А моя мама распоряжалась:

— Придётся тебе, Саня, встретить врачей! Сумеешь?

Я только спросил:

— Нельзя ли мне лук взять? Ночь, а я без оружия…

— Тебе ничего не угрожает, — сказала мама. — Иди.

Я побежал.

А ночь сегодня оказалась лучше вчерашней. Круглая луна выплыла над городом, блестящая, словно начищенная наждаком. Через Неву серебряной ленточкой дорожка бежит, змеится.

У правого угла дома вспыхнул свет сильной фары. «Скорая»!

Острый луч шарил по нашему дому. Я замахал руками. Свет стал слабеть и гаснуть. Машина остановилась.

Их было трое: врач — молодой мужчина — и девушки — медицинские сёстры. Они спросили: не «скорую» ли я жду? Не к Шистиковой ли Майе? Затем вынесли сумку с лекарствами.

— Возьмём носилки, — приказал врач. — Дырочкина вызывает «скорую помощь» только в сложных случаях.

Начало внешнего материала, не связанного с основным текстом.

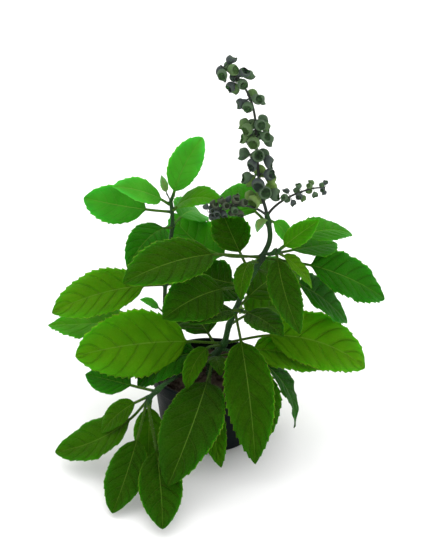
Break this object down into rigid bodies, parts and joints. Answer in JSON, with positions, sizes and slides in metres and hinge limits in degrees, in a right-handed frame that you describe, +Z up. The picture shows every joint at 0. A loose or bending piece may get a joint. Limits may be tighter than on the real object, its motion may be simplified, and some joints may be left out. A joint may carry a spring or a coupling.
{
  "type": "potted holy basil plant",
  "caption": "Small bushy holy basil in a round nursery pot of soil: toothed oval leaves in opposite pairs on thin stems, with spikes of dark seed cups above them.",
  "frame": {"origin": "middle of the pot's flat base, on the surface that it stands on", "axes": "+Z up, -Y the front of the plant, +X to the right seen from the front"},
  "size_m": [0.1801, 0.1434, 0.1999],
  "materials": {
    "pot": "matt near-black with a faint blue-green cast",
    "soil": "rough damp peat and bark",
    "stem": "soft, dark green to purplish, finely hairy",
    "leaf": "satin green, thin, lets light through",
    "young_leaf": "satin yellow-green, thin, lets light through",
    "flower_spike": "dry grey-green to purplish brown, finely hairy"
  },
  "bodies": {
    "root": {"pot": "pot", "soil": "soil", "main_stem": "stem", "left_stem": "stem", "low_left_branch": "stem", "base_right_shoot": "stem", "front_shoot": "stem", "right_shoot": "stem", "foot_leaf_left": "leaf", "foot_leaf_small": "leaf", "foot_leaf_front_large": "leaf", "foot_leaf_front_small": "leaf", "foot_leaf_right": "leaf", "foot_leaf_back": "leaf", "first_leaf_left": "leaf", "first_leaf_right": "leaf", "first_leaf_narrow": "leaf", "first_leaf_back": "leaf", "second_leaf_front": "leaf", "second_leaf_back": "leaf", "inner_leaf_front_left": "leaf", "inner_leaf_back_left": "leaf", "third_leaf_left": "leaf", "third_leaf_right": "leaf", "third_leaf_under_right": "leaf", "third_leaf_young": "young_leaf", "top_leaf_back_left": "leaf", "top_leaf_back": "leaf", "bract_left": "young_leaf", "bract_right": "young_leaf", "bract_back": "leaf", "left_low_leaf_front": "leaf", "left_low_leaf_back": "leaf", "left_low_leaf_small": "leaf", "left_low_leaf_inner": "leaf", "left_mid_leaf_front": "leaf", "left_mid_leaf_back": "leaf", "left_top_leaf_left": "leaf", "left_top_leaf_right": "leaf", "left_bud_leaf_folded": "young_leaf", "left_bud_leaf_upright": "leaf", "left_bud_leaf_young": "young_leaf", "low_leaf_left": "leaf", "low_leaf_left_small": "leaf", "low_leaf_middle": "leaf", "low_leaf_front_left": "leaf", "low_leaf_front_right": "leaf", "low_leaf_back": "leaf", "base_shoot_leaf_inner": "leaf", "base_shoot_leaf_outer": "leaf", "front_shoot_leaf_left": "leaf", "front_shoot_leaf_right": "leaf", "right_shoot_leaf_back": "leaf", "right_shoot_leaf_mid": "leaf", "right_shoot_leaf_young": "young_leaf", "right_shoot_leaf_low": "young_leaf", "right_shoot_leaf_front": "leaf", "middle_spike": "flower_spike", "left_spike": "flower_spike", "right_spike": "flower_spike"}
  },
  "joints": []
}
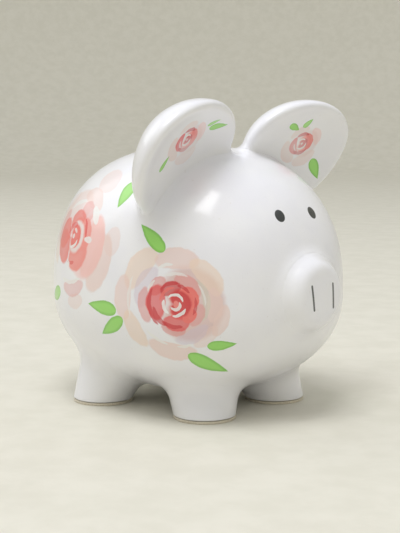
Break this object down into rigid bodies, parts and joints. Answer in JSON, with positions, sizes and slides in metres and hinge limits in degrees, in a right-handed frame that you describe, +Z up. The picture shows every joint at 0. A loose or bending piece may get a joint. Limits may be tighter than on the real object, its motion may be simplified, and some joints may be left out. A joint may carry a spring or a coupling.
{
  "type": "piggy bank",
  "caption": "Hollow glazed ceramic pig on four short legs that takes coins through a slot in its back and gives them out through a stoppered hole in its belly.",
  "frame": {"origin": "on the surface that the pig stands on, below the middle of its outer box", "axes": "+X towards the snout, +Y to the pig's left, +Z up"},
  "size_m": [0.1904, 0.168, 0.1724],
  "materials": {
    "white_glaze": "glossy clear glaze over white, with painted flowers",
    "foot_pad": "cream felt",
    "stopper_rubber": "matt translucent white rubber"
  },
  "bodies": {
    "pig": {"body_shell": "white_glaze", "snout": "white_glaze", "tail": "white_glaze", "ear_right": "white_glaze", "leg_front_right": "white_glaze", "foot_pad_front_right": "foot_pad", "leg_rear_right": "white_glaze", "foot_pad_rear_right": "foot_pad", "ear_left": "white_glaze", "leg_front_left": "white_glaze", "foot_pad_front_left": "foot_pad", "leg_rear_left": "white_glaze", "foot_pad_rear_left": "foot_pad"},
    "stopper": {"stopper": "stopper_rubber"}
  },
  "joints": [
    {"name": "stopper_pull", "type": "slide", "parent": "pig", "child": "stopper", "axis": [0, 0, -1], "range_m": [0, 0.0054]}
  ]
}
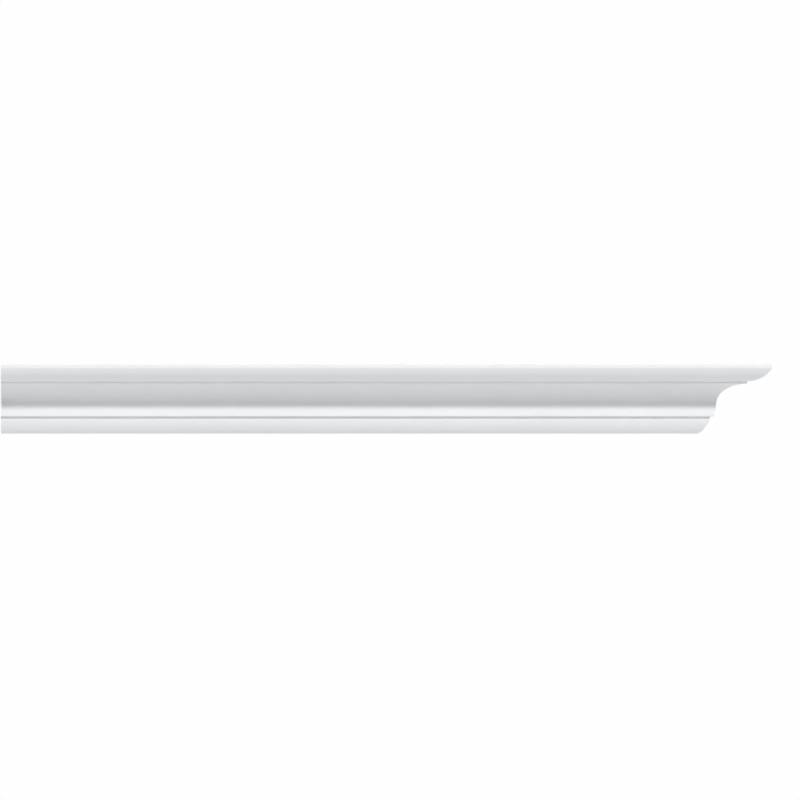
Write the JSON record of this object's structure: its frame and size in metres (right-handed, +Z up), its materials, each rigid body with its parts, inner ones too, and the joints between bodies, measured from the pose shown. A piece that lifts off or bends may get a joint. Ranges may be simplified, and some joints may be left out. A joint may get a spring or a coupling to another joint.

Несмотря на холод, рукава доктора были засучены, мне нравились сильные его мускулы. Лицо у доктора тоже казалось очень сильным. Он точно всё время хранил какую-то тайну.

— Готовы, доктор, — доложили девушки, будто доктор был полководцем.

Доктор кивнул, положил руку на моё плечо, приказал:

— Веди нас, мальчик, к больному.

…А потом я и мама стояли на улице. Водитель «скорой» помог затолкнуть носилки в кузов, прихлопнул заднюю дверцу. В приспущенное окно я видел испуганные Майкины глаза, будто бы это и не глаза были, а фары. Я даже зажмурился от неожиданного блеска. Казалось, Майка меня обвиняет, что её в больницу везут. Я не знал, что бы такого ей сказать утешительного.

— На «скорой» покатаешься, — вроде бы позавидовал я ей. — Повезло тебе, Майка.

Был бы, конечно, на Майкином месте Мишка Фешин, слова бы нашлись. С мужчинами проще. Подошёл бы, пожал руку.

— Глупенький ты, Саня, — вздохнула мама. — Лучше бы ей не кататься на «скорой»… Всё, Саня, теперь домой. Наш рабочий день, будем надеяться, закончен. — Она поглядела на часы и вздохнула: — Через два часа тебе в школу.